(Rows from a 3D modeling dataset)

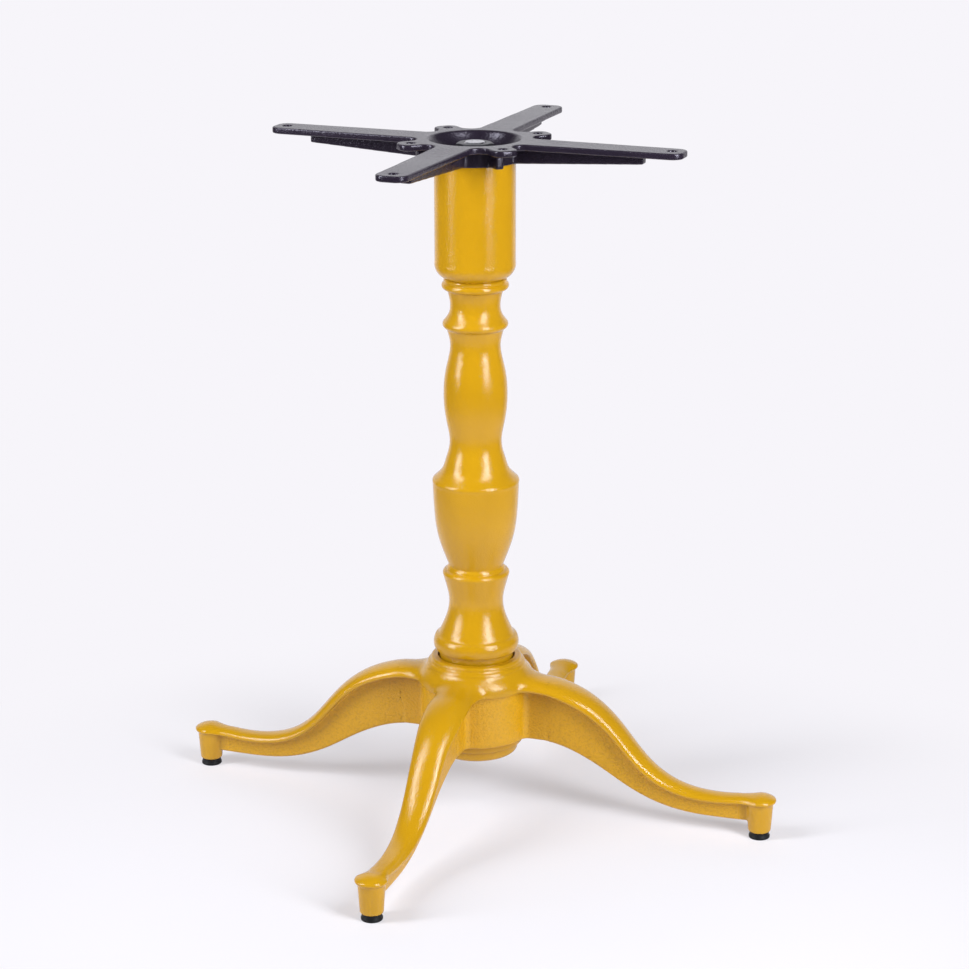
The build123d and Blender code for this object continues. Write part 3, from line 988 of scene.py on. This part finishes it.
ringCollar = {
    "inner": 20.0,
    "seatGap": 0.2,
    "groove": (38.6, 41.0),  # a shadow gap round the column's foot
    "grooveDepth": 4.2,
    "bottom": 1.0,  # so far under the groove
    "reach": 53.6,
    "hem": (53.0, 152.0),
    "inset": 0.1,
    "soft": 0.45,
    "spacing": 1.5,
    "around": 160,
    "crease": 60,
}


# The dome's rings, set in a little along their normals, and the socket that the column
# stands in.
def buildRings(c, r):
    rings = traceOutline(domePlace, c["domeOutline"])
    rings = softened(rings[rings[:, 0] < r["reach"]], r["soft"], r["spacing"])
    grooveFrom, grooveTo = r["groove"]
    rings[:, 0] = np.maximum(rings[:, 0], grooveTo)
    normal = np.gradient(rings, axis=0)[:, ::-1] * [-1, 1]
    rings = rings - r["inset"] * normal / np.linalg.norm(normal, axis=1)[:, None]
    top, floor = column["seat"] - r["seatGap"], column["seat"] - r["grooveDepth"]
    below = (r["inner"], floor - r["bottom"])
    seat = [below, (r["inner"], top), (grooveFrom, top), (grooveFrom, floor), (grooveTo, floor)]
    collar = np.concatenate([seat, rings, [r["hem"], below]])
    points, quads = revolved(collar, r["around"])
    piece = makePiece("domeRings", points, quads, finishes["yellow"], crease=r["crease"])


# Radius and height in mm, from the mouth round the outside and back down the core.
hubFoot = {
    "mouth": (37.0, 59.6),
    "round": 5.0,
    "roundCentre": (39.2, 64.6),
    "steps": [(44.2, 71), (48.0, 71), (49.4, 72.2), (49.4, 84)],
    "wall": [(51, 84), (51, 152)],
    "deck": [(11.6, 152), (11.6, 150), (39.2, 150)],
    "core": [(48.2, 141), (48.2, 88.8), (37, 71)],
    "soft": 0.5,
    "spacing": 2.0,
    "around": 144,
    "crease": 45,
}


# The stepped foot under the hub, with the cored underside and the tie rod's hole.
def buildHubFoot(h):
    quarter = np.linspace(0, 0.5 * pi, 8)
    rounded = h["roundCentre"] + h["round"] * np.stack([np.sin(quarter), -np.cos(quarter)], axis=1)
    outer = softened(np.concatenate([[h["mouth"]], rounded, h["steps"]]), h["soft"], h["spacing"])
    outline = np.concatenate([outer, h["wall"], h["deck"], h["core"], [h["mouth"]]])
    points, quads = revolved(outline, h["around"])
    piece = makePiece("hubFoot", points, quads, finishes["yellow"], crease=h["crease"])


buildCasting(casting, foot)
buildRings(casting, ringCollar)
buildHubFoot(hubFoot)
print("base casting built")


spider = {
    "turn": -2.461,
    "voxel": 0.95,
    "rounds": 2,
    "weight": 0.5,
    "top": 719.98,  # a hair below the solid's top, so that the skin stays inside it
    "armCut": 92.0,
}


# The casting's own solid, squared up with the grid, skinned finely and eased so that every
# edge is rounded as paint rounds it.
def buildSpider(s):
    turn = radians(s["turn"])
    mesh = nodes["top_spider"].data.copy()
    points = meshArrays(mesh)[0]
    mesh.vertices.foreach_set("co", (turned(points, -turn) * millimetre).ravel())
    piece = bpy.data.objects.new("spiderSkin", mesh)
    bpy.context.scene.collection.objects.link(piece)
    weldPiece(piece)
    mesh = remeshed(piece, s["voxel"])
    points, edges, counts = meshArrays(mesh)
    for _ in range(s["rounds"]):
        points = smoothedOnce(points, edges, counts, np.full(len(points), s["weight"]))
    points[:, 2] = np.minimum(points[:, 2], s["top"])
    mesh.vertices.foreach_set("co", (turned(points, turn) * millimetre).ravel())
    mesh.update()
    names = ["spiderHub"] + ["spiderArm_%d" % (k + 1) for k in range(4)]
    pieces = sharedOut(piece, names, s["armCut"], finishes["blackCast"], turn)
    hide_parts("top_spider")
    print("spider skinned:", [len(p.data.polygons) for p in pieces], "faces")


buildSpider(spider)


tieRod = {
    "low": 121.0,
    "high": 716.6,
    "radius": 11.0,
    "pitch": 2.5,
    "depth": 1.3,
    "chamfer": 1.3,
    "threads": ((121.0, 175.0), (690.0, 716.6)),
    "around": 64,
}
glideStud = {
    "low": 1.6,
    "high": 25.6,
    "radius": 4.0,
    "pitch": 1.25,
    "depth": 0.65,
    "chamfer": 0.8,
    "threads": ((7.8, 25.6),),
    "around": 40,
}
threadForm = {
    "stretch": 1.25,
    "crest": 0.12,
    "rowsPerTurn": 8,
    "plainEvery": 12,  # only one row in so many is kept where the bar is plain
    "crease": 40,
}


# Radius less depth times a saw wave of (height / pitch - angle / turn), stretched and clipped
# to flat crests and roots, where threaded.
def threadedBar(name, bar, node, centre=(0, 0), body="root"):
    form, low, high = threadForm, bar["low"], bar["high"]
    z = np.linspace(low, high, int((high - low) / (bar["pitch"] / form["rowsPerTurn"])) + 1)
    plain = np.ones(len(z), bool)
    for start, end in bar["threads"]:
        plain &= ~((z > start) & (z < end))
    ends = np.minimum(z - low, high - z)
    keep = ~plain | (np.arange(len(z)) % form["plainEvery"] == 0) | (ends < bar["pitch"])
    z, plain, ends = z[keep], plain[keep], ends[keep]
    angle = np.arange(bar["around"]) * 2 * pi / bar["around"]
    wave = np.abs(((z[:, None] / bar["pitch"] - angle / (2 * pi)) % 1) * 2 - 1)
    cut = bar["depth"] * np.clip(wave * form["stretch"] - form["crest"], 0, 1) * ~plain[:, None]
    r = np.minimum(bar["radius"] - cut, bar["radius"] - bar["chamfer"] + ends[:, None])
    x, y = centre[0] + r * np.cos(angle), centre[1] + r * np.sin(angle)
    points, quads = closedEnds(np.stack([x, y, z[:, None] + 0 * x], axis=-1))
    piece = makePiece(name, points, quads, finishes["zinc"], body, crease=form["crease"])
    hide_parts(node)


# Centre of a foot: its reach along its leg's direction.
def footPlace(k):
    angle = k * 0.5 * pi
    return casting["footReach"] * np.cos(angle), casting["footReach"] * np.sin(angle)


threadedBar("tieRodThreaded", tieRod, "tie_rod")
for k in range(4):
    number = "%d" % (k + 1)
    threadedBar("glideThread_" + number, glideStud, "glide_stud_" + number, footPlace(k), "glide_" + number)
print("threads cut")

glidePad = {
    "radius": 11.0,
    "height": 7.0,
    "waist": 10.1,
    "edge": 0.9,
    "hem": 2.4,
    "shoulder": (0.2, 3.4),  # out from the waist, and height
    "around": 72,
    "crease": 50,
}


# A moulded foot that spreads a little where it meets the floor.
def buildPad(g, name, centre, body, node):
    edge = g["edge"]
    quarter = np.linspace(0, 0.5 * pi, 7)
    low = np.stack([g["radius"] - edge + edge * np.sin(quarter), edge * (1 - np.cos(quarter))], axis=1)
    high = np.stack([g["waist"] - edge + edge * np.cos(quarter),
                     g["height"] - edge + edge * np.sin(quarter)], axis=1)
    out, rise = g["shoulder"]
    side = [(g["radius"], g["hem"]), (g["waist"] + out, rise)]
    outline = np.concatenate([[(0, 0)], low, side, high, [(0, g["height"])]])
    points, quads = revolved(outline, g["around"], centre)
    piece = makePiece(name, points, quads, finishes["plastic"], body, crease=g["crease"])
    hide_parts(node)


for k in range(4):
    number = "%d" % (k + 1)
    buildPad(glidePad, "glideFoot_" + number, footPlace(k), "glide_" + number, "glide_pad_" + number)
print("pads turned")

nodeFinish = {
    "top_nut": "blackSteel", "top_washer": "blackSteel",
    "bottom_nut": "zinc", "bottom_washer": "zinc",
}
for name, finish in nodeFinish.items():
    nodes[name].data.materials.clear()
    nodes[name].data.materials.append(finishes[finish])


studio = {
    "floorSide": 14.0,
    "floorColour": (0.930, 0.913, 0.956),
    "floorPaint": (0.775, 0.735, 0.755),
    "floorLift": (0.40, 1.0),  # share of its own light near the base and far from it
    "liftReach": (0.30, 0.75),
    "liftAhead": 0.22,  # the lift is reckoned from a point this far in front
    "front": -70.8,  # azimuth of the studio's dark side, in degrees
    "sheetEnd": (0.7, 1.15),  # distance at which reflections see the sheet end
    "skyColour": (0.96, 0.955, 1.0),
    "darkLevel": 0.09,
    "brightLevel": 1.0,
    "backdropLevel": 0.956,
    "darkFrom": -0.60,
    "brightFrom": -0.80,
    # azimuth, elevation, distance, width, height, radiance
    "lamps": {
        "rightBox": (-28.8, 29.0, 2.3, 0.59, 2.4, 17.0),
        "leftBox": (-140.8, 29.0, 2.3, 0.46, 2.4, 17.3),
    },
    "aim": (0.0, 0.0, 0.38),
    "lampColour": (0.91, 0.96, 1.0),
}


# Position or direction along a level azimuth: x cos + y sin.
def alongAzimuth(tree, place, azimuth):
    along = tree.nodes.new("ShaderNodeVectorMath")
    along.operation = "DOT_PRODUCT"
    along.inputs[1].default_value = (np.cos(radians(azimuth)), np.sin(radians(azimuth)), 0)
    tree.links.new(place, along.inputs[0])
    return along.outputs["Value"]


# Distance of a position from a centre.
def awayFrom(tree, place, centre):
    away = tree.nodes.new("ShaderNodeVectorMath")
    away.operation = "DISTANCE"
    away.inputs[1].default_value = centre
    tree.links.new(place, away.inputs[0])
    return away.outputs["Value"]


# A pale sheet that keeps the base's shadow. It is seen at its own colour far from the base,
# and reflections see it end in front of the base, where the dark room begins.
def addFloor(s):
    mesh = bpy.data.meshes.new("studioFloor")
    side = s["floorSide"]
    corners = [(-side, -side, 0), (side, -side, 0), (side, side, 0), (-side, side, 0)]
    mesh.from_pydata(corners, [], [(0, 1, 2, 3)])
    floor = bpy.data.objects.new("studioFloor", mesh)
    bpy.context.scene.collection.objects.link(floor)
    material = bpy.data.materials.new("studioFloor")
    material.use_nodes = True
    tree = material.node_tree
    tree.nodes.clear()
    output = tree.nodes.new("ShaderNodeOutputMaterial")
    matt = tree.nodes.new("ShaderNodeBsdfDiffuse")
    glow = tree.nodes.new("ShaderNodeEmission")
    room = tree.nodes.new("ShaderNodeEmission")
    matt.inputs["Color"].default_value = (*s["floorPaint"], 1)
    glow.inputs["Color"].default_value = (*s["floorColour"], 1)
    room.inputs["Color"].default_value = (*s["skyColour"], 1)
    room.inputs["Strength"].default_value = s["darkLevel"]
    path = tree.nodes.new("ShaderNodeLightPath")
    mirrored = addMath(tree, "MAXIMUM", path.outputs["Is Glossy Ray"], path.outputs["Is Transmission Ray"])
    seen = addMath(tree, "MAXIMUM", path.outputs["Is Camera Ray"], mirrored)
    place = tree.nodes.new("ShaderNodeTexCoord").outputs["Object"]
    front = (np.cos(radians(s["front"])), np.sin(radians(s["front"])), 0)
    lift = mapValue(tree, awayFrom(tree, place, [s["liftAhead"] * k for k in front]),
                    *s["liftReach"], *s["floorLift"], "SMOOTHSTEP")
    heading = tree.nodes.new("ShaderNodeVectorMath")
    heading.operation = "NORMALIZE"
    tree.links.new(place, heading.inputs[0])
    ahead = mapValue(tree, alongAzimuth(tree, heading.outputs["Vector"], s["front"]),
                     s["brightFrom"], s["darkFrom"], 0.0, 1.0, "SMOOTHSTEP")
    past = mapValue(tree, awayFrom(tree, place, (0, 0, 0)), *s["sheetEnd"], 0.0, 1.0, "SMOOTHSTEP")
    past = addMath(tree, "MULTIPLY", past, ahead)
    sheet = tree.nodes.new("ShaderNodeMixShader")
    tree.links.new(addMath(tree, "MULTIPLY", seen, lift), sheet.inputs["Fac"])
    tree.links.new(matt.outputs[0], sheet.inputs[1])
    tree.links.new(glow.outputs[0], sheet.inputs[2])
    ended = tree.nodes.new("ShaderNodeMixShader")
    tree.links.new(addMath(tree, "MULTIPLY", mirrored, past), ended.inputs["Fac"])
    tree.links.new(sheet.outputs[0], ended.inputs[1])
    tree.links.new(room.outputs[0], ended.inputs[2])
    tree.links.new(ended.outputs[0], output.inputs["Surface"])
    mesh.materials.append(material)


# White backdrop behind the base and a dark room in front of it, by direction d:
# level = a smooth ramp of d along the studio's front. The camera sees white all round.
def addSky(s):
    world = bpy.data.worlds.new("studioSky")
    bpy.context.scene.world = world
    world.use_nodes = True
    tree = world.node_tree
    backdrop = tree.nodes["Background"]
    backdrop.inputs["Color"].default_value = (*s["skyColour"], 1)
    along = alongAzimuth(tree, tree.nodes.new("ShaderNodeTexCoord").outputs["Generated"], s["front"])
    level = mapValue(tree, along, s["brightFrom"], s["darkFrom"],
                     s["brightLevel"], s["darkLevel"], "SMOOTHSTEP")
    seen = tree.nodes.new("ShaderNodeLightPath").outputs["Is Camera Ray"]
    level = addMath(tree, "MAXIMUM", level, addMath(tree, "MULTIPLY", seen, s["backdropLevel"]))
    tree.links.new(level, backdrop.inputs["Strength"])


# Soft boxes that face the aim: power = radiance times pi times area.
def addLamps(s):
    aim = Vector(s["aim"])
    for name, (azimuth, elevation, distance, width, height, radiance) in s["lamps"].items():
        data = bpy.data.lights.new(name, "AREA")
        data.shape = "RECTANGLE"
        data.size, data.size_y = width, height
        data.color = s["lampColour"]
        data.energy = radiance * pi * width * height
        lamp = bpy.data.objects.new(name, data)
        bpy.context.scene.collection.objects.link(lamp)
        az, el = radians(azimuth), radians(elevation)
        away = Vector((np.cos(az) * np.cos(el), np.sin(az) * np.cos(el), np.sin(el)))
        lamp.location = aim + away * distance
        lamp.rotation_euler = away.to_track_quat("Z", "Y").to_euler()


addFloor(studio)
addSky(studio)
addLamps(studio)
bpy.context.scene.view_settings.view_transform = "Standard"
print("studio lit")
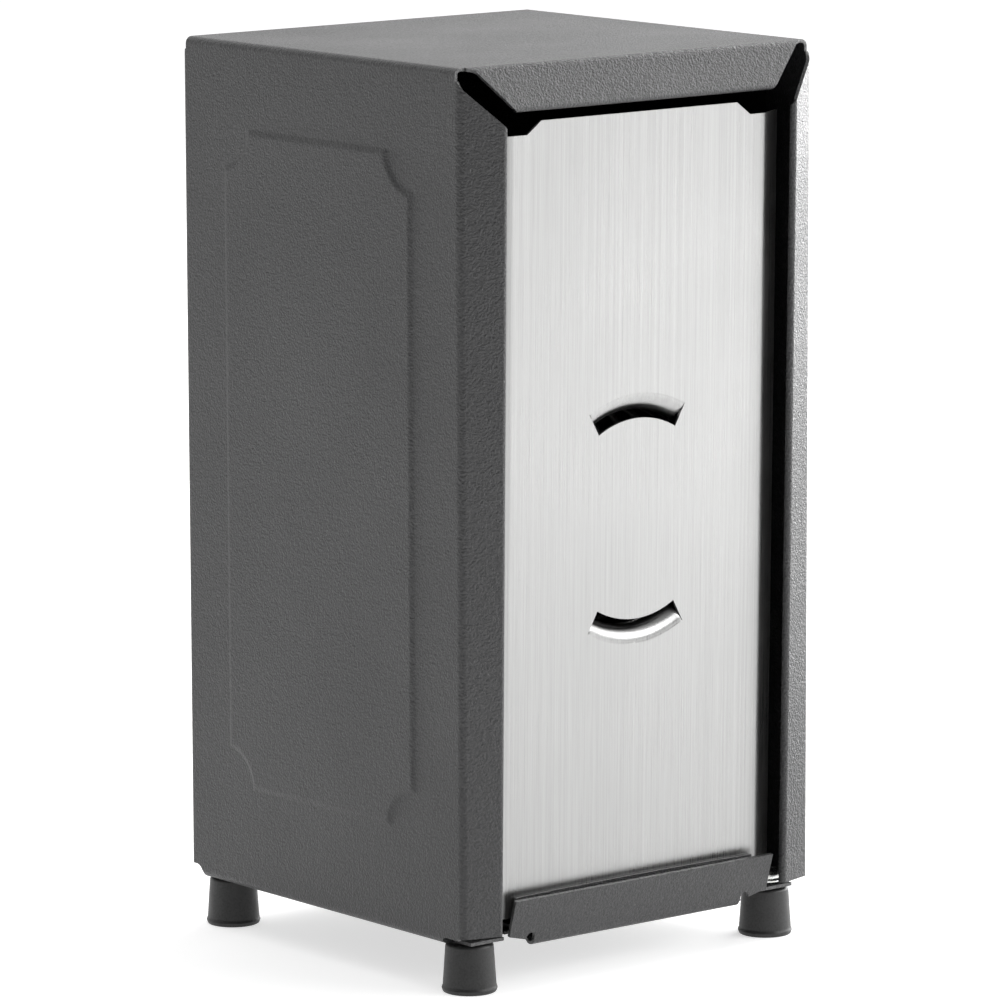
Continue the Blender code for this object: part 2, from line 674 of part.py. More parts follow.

* **Work to be completed**
Only lines with the word "this" are wanted, so copy each one from the records.

* **Finished answer**
The build123d and Blender code for this object continues. Write part 3, from line 988 of scene.py on. This part finishes it.
    "liftAhead": 0.22,  # the lift is reckoned from a point this far in front
Continue the Blender code for this object: part 2, from line 674 of part.py. More parts follow.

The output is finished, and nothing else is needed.